The thrust of the article in the Globe seems to be that we know less about our friends than we think we do—therefore, we ought to be wary, if not genuinely afraid. This is a dumb and dreadful attitude to espouse, which reflects an utter lack of familiarity with what friendship feels like. It isn’t a matter of hanging around with people who signed the same petitions we did.

In his pithy study, Civilization and Violence, Amartya Sen remarks that “a solidarist approach can be a good way of misunderstanding nearly everyone in the world.”

Wednesday, August 5, 2009

August Silver


The second half of the year is almost invariably better than the first half—stronger, fuller, more complete. September is a very fine month—summer without the heat and glare—and every part of autumn is a new crescendo of subtle perfection. On the other hand, many parts of spring merely ache in anticipation of other, better things to come.

Nevertheless, we greet the arrival of August with more than a tinge of melancholy. This is summer at its best—but also summer on the point of vanishing. The state fair, the trip up north, the end-of-summer boule party, Labor Day… The thought grips us that we haven’t enjoyed summer enough—haven’t given it our all.

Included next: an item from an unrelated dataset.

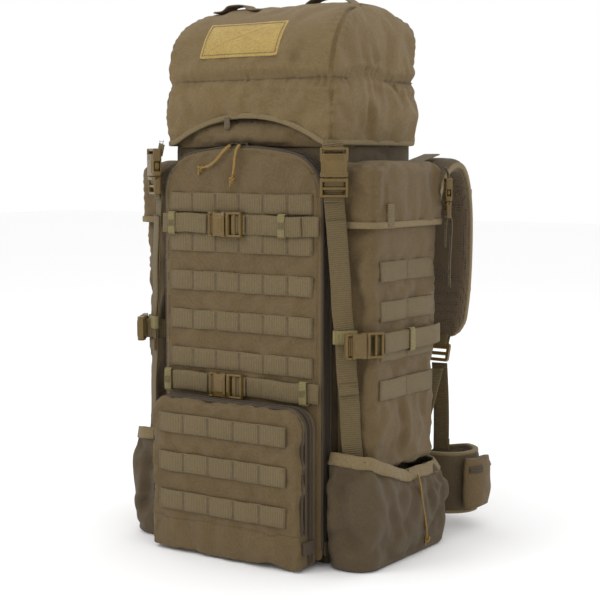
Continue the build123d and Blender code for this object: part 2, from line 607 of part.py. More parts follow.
# ---- the whole pack -----------------------------------------------------------------------
def pieces():
    """Every node's name and shape."""
    named = {
        "main_compartment": main_compartment(), "storm_collar": storm_collar(),
        "frame_sheet": frame_sheet(), "frame_stays": frame_stays(), "back_skin": back_skin(),
        "back_pads": back_pads(), "haul_handle": haul_handle(),
        "front_panel": front_panel(), "main_zip_panel": main_zip_panel(), "main_zip_bag": main_zip_bag(),
        "panel_webbing": strap_rows(
            PANEL_ROWS, PANEL_ROW_BOTTOM, ROW_PITCH, PANEL_ROW_HALF, PANEL_FRONT),
        "cross_straps": cross_straps(), "cross_keepers": cross_keepers(),
        "cross_sockets": cross_sockets(),
        "upper_cross_plug": cross_plug(CROSS_UPPER_Z), "lower_cross_plug": cross_plug(CROSS_LOWER_Z),
        "pocket_base": pocket_base(), "pocket_flap": pocket_flap(), "pocket_zip": pocket_zip(),
        "pocket_webbing": strap_rows(
            POCKET_ROWS, POCKET_ROW_BOTTOM, ROW_PITCH, POCKET_ROW_HALF, POCKET_FRONT),
        "slider_right": main_slider(1), "slider_left": main_slider(-1),
        "pull_cord_right": cord_tube(PULL_CORD_RIGHT), "pull_cord_left": cord_tube(PULL_CORD_LEFT),
        "lid_shell": lid_shell(), "lid_floor": lid_floor(), "lid_patch": lid_patch(),
        "lid_webbing": lid_webbing(), "lid_sockets": lid_sockets(), "lid_straps": lid_straps(),
        "side_webbing": side_rows(), "side_straps": side_straps(),
        "side_sockets": Compound([side_socket(), mirrored(side_socket())]),
        "stow_cords": Compound([stow_cord(), mirrored(stow_cord())]),
        "sternum_half_right": sternum_half(1), "sternum_half_left": mirrored(sternum_half(-1)),
        "belt_end_right": belt_end(1), "belt_end_left": mirrored(belt_end(-1)),
    }
    paired = {
        "lid_plug": lid_plug, "side_pouch": side_pouch, "side_flap": side_flap,
        "flap_buckle": flap_buckle, "stow_pocket": stow_pocket, "side_plug": side_plug,
        "shoulder_strap": shoulder_strap, "strap_lock": strap_lock, "harness_webbing": harness_webbing,
        "hip_wing": hip_wing, "hip_pocket": hip_pocket,
    }
    for name, make in paired.items():
        right = make()
        named[name + "_right"], named[name + "_left"] = right, mirrored(right)
    return named


os.makedirs("parts", exist_ok=True)
for node, shape in pieces().items():
    export_step(shape, os.path.join("parts", node + ".step"))
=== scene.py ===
"""Studio scene of a framed hunting backpack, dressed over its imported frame.

Sizes are in millimetres in the frame's own axes (+Z up, the front at -Y, the wearer's right at +X)
and turn to metres where a mesh is made.
"""
import json
import logging
import math
from collections.abc import Callable, Sequence
from dataclasses import dataclass
from enum import Enum

import bpy
import numpy as np
from mathutils import Matrix, Vector, bvhtree, kdtree, noise

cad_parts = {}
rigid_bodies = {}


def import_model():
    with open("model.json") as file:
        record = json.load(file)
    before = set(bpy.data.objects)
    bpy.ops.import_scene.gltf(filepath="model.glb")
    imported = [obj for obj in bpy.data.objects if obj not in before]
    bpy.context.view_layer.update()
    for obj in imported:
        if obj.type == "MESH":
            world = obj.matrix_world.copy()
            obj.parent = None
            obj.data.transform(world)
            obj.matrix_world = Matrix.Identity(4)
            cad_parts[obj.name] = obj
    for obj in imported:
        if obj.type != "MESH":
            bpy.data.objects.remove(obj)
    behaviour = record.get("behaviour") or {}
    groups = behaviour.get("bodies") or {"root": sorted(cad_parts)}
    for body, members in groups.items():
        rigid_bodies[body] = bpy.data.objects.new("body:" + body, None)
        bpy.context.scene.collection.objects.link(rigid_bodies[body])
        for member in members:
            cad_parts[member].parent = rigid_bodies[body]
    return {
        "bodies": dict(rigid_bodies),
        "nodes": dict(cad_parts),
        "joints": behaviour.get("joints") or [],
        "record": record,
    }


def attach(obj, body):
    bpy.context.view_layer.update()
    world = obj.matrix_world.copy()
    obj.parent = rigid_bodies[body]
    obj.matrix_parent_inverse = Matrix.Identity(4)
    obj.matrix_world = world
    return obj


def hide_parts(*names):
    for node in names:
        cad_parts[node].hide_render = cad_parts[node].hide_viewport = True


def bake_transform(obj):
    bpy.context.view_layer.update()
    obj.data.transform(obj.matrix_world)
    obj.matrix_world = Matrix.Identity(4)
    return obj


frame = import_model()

MM = 0.001
Array = np.ndarray
Point = tuple[float, float, float]
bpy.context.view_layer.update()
log = logging.getLogger("backpack")


# ---- colours and nodes ---------------------------------------------------------------------
def linear(code: str) -> tuple[float, float, float, float]:
    """Turn an sRGB hex colour to linear light.

    Args:
        code: Six hex digits after a hash sign.

    Returns:
        Red, green, blue and an alpha of one.
    """
    parts = [int(code[i:i + 2], 16) / 255 for i in (1, 3, 5)]
    return tuple(c / 12.92 if c <= 0.04045 else ((c + 0.055) / 1.055) ** 2.4 for c in parts) + (1.0,)


def node(tree: bpy.types.NodeTree, kind: str, settings: dict, links: dict | None = None) -> bpy.types.Node:
    """Add a node, set its properties or sockets, and link its inputs.

    Args:
        tree: The tree that takes the node.
        kind: The node's type, without the ShaderNode prefix.
        settings: Property or socket names and their values.
        links: Input names and the output sockets that feed them.

    Returns:
        The new node.
    """
    made = tree.nodes.new("ShaderNode" + kind)
    for name, value in settings.items():
        if isinstance(name, str) and name in made.bl_rna.properties:
            setattr(made, name, value)
        else:
            made.inputs[name].default_value = value
    for name, source in (links or {}).items():
        tree.links.new(source, made.inputs[name])
    return made


class Ground(Enum):
    """Which coordinates a pattern follows: the frame's own, or a strip's length and width."""

    FRAME = "Object"
    STRIP = "UV"


@dataclass(frozen=True)
class Finish:
    """What every finish shares: its slot, colour, gloss and sheen."""

    slot: str
    colour: str
    second: str
    roughness: float = 0.8
    sheen: float = 0.05
    blotch: float = 90.0      # size of the broad tone changes, mm
    mottle: float = 0.5       # share of the second colour in those changes
    ground: Ground = Ground.FRAME

    def relief(self, tree: bpy.types.NodeTree, where: bpy.types.NodeSocket) -> tuple:
        """Build the surface relief.

        Args:
            tree: The material's tree.
            where: Coordinates in metres.

        Returns:
            The height socket, its depth in millimetres, and a socket of painted shade and painted highlight
            that darkens the hollows and lightens the crests.
        """
        grain = node(tree, "TexNoise", {"Scale": 900.0, "Detail": 3.0}, {"Vector": where})
        return grain.outputs["Fac"], 0.15, None

    def material(self) -> bpy.types.Material:
        """Make the material once and hand it out again afterwards."""
        name = type(self).__name__ + "_" + self.slot + self.colour[1:]
        found = bpy.data.materials.get(name)
        if found:
            return found
        made = bpy.data.materials.new(name)
        made.use_nodes = True
        tree = made.node_tree
        tree.nodes.clear()
        where = node(tree, "TexCoord", {}).outputs[self.ground.value]
        solid = node(tree, "TexCoord", {}).outputs["Object"]
        broad = node(tree, "TexNoise", {"Scale": 1 / (self.blotch * MM), "Detail": 5.0, "Roughness": 0.6},
                     {"Vector": solid})
        fine = node(tree, "TexNoise", {"Scale": 420.0, "Detail": 2.0}, {"Vector": solid})
        sway = node(tree, "MapRange", {"From Min": 0.3, "From Max": 0.7, "To Max": self.mottle},
                    {"Value": broad.outputs["Fac"]})
        tone = node(tree, "Mix", {"data_type": "RGBA", 6: linear(self.colour), 7: linear(self.second)},
                    {0: sway.outputs["Result"]})
        speck = node(tree, "MapRange", {"From Min": 0.25, "From Max": 0.75, "To Min": 0.84, "To Max": 1.14},
                     {"Value": fine.outputs["Fac"]})
        tone = node(tree, "Mix", {"data_type": "RGBA", "blend_type": "MULTIPLY", 0: 1.0},
                    {6: tone.outputs[2], 7: speck.outputs["Result"]})
        height, depth, relief_shade = self.relief(tree, where)
        # Painted shade in the relief's hollows and a painted highlight on its crests, multiplied into the
        # colour.
        if relief_shade is not None:
            tone = node(tree, "Mix", {"data_type": "RGBA", "blend_type": "MULTIPLY", 0: 1.0},
                        {6: tone.outputs[2], 7: relief_shade})
        rough = node(tree, "MapRange", {"To Min": self.roughness - 0.08, "To Max": self.roughness + 0.08},
                     {"Value": broad.outputs["Fac"]})
        bump = node(tree, "Bump", {"Strength": 1.0, "Distance": depth * MM}, {"Height": height})
        shader = node(tree, "BsdfPrincipled", {"Sheen Weight": self.sheen, "Sheen Roughness": 0.45},
                      {"Base Color": tone.outputs[2], "Roughness": rough.outputs["Result"],
                       "Normal": bump.outputs["Normal"]})
        self.tune(shader)
        node(tree, "OutputMaterial", {}, {"Surface": shader.outputs["BSDF"]})
        return made

    def tune(self, shader: bpy.types.Node) -> None:
        """Set what only this finish needs on the shader's own sockets."""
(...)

I have spent the summer listening to the sounds of the neighbor kids, Hayden, Max, and Cooper, playing in their driveway about ten feet from my “office” window. To this pleasant cacophony we must add the less agreeable sounds of the chain-saw artist who spent the month of July turning the ten-foot stump of a cottonwood tree across the street into a silver, blue-eyed dragon.

He removed the scaffolding only yesterday—and as luck would have it, today the tree trimmers for the power company arrived in force with their chain saws to clear all the branches away from the power lines in the backyard. They’ll be back tomorrow to haul away the branches and grind them up. Oh boy.

But when the foreman took his leave he informed me that we have an opossum nesting in our silver maple tree. He showed me a photo he took with his cell phone. Long pink snout, tiny teeth. I guess we could call this a silver lining?